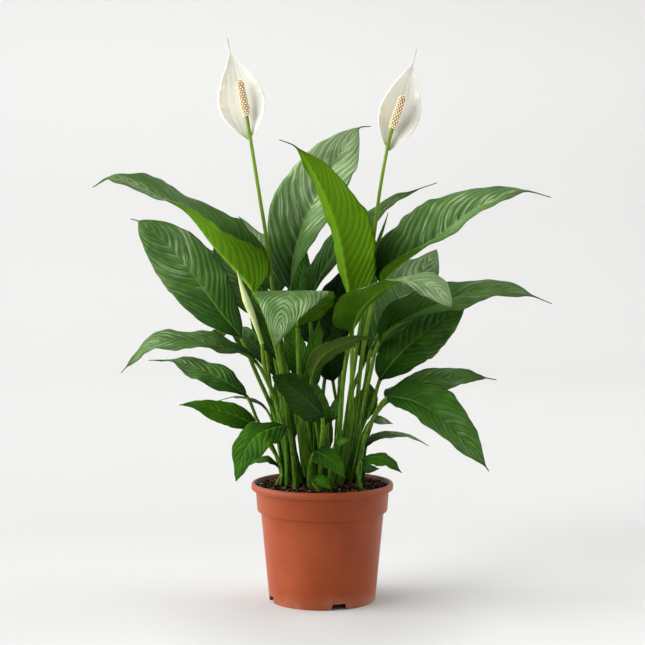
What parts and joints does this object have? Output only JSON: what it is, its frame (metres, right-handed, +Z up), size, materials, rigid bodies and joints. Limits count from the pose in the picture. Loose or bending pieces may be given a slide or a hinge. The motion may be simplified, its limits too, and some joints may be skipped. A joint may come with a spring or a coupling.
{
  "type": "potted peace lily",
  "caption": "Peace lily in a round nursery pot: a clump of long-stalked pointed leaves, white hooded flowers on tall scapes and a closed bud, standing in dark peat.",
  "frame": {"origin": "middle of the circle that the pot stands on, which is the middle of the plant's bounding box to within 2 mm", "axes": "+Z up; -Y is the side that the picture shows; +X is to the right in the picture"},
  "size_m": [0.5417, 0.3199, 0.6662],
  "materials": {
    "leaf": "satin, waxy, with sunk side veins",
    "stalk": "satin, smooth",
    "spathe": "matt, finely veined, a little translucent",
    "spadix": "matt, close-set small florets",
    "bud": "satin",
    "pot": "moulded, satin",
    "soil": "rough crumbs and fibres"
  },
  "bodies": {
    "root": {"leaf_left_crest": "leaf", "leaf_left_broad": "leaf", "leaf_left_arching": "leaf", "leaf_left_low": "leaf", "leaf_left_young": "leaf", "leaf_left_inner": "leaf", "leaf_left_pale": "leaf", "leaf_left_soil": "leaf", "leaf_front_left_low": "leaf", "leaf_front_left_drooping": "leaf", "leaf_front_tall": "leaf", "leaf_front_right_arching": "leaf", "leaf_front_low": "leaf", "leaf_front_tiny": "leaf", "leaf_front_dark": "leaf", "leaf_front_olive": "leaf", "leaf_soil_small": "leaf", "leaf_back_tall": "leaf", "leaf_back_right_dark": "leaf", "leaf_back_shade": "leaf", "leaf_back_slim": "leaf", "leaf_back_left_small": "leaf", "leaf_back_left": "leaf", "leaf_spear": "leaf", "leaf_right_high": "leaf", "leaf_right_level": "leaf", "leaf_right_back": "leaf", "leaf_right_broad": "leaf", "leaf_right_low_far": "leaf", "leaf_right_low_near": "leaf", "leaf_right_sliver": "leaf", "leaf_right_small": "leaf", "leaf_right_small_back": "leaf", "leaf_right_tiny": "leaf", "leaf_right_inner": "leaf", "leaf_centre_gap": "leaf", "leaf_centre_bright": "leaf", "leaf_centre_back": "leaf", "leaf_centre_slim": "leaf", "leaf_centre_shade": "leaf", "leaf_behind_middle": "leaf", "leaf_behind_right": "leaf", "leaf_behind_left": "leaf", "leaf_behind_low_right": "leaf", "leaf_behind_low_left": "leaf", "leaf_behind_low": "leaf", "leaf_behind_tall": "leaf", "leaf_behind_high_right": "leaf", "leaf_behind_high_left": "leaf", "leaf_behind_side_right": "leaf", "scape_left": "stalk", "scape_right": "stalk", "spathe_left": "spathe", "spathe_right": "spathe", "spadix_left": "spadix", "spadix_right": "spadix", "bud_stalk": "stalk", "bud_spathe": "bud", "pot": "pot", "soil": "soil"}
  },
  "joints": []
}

#### [TO DO]
Exactly reproduce every line of the data above.

#### [SOLUTION]
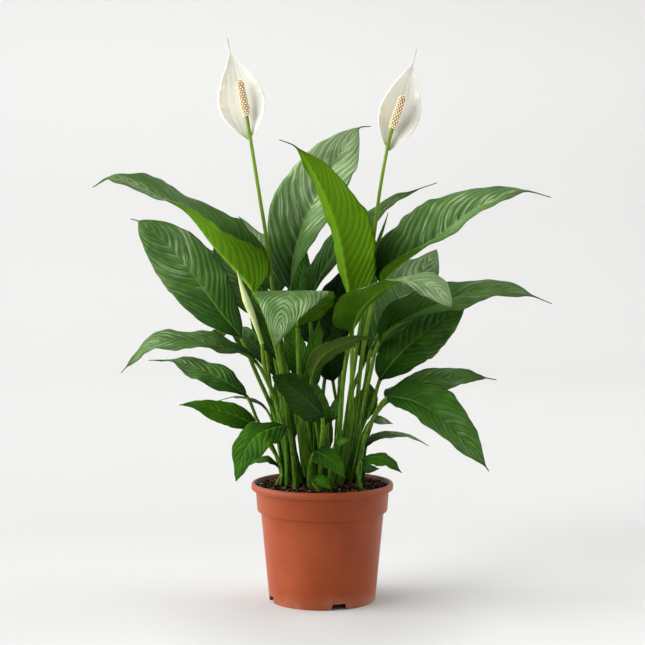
What parts and joints does this object have? Output only JSON: what it is, its frame (metres, right-handed, +Z up), size, materials, rigid bodies and joints. Limits count from the pose in the picture. Loose or bending pieces may be given a slide or a hinge. The motion may be simplified, its limits too, and some joints may be skipped. A joint may come with a spring or a coupling.
{
  "type": "potted peace lily",
  "caption": "Peace lily in a round nursery pot: a clump of long-stalked pointed leaves, white hooded flowers on tall scapes and a closed bud, standing in dark peat.",
  "frame": {"origin": "middle of the circle that the pot stands on, which is the middle of the plant's bounding box to within 2 mm", "axes": "+Z up; -Y is the side that the picture shows; +X is to the right in the picture"},
  "size_m": [0.5417, 0.3199, 0.6662],
  "materials": {
    "leaf": "satin, waxy, with sunk side veins",
    "stalk": "satin, smooth",
    "spathe": "matt, finely veined, a little translucent",
    "spadix": "matt, close-set small florets",
    "bud": "satin",
    "pot": "moulded, satin",
    "soil": "rough crumbs and fibres"
  },
  "bodies": {
    "root": {"leaf_left_crest": "leaf", "leaf_left_broad": "leaf", "leaf_left_arching": "leaf", "leaf_left_low": "leaf", "leaf_left_young": "leaf", "leaf_left_inner": "leaf", "leaf_left_pale": "leaf", "leaf_left_soil": "leaf", "leaf_front_left_low": "leaf", "leaf_front_left_drooping": "leaf", "leaf_front_tall": "leaf", "leaf_front_right_arching": "leaf", "leaf_front_low": "leaf", "leaf_front_tiny": "leaf", "leaf_front_dark": "leaf", "leaf_front_olive": "leaf", "leaf_soil_small": "leaf", "leaf_back_tall": "leaf", "leaf_back_right_dark": "leaf", "leaf_back_shade": "leaf", "leaf_back_slim": "leaf", "leaf_back_left_small": "leaf", "leaf_back_left": "leaf", "leaf_spear": "leaf", "leaf_right_high": "leaf", "leaf_right_level": "leaf", "leaf_right_back": "leaf", "leaf_right_broad": "leaf", "leaf_right_low_far": "leaf", "leaf_right_low_near": "leaf", "leaf_right_sliver": "leaf", "leaf_right_small": "leaf", "leaf_right_small_back": "leaf", "leaf_right_tiny": "leaf", "leaf_right_inner": "leaf", "leaf_centre_gap": "leaf", "leaf_centre_bright": "leaf", "leaf_centre_back": "leaf", "leaf_centre_slim": "leaf", "leaf_centre_shade": "leaf", "leaf_behind_middle": "leaf", "leaf_behind_right": "leaf", "leaf_behind_left": "leaf", "leaf_behind_low_right": "leaf", "leaf_behind_low_left": "leaf", "leaf_behind_low": "leaf", "leaf_behind_tall": "leaf", "leaf_behind_high_right": "leaf", "leaf_behind_high_left": "leaf", "leaf_behind_side_right": "leaf", "scape_left": "stalk", "scape_right": "stalk", "spathe_left": "spathe", "spathe_right": "spathe", "spadix_left": "spadix", "spadix_right": "spadix", "bud_stalk": "stalk", "bud_spathe": "bud", "pot": "pot", "soil": "soil"}
  },
  "joints": []
}